The depth of the current recession has hammered import brands normally immune from economic downturns, Toyota, in particular.  The industry giant has seen monthly volumes fall by as much as a third since last year’s collapse of Lehman Brothers sent the economy into a tailspin.

Until recently, Toyota officials liked to insist they didn’t need to use incentives.  Well, not exactly.  The maker tended to try to avoid mentioning givebacks in its advertising, though it would often provide cash or other financial tools to its dealers to help them close a sale.  No longer.  These days, Toyota is boasting about the size of its givebacks in just about every TV spot it can air.

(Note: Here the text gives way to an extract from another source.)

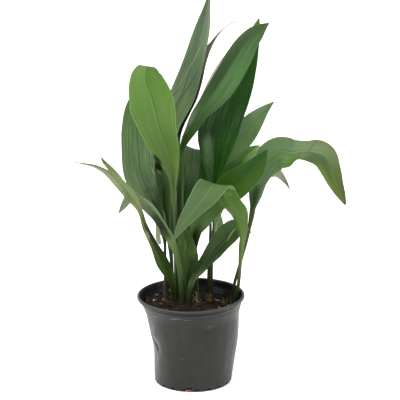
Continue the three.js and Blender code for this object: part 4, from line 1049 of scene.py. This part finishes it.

That includes 0% financing on normally popular models, like the Camry and Solara, and, notably, the compact Corolla, which actually fared quite well under the Clunkers program, thanks to its high mileage.

Toyota still lags its Big Three rivals in terms of overall spending, but the gap is closing rapidly.  According to Autodata, the Japanese maker’s incentives averaged $1,714, last month, just $60 less than Ford’s.  Meanwhile, Honda, the second-largest Asian maker, measured by U.S. sales, gave $1,577 in buyer rewards.

None of those makers came close to the incentives offered up by Chrysler, however.  The maker’s heavily truck-based line-up — and post-bankruptcy image problems – didn’t fare well in the Clunkers program, even with an offer to double the federal voucher, which drove the maker’s overall August incentives to an average $4,119 a vehicle, a 71% year-over-year increase.

This month, the troubled maker is offering as much as $6,500 on the Ram 1500 pickup to buyers in markets such as Los Angeles.  And if the dreaded payback problem hits as hard as some expect, the numbers could go significantly higher.  But Chrysler will have the dim satisfaction of knowing it won’t be alone.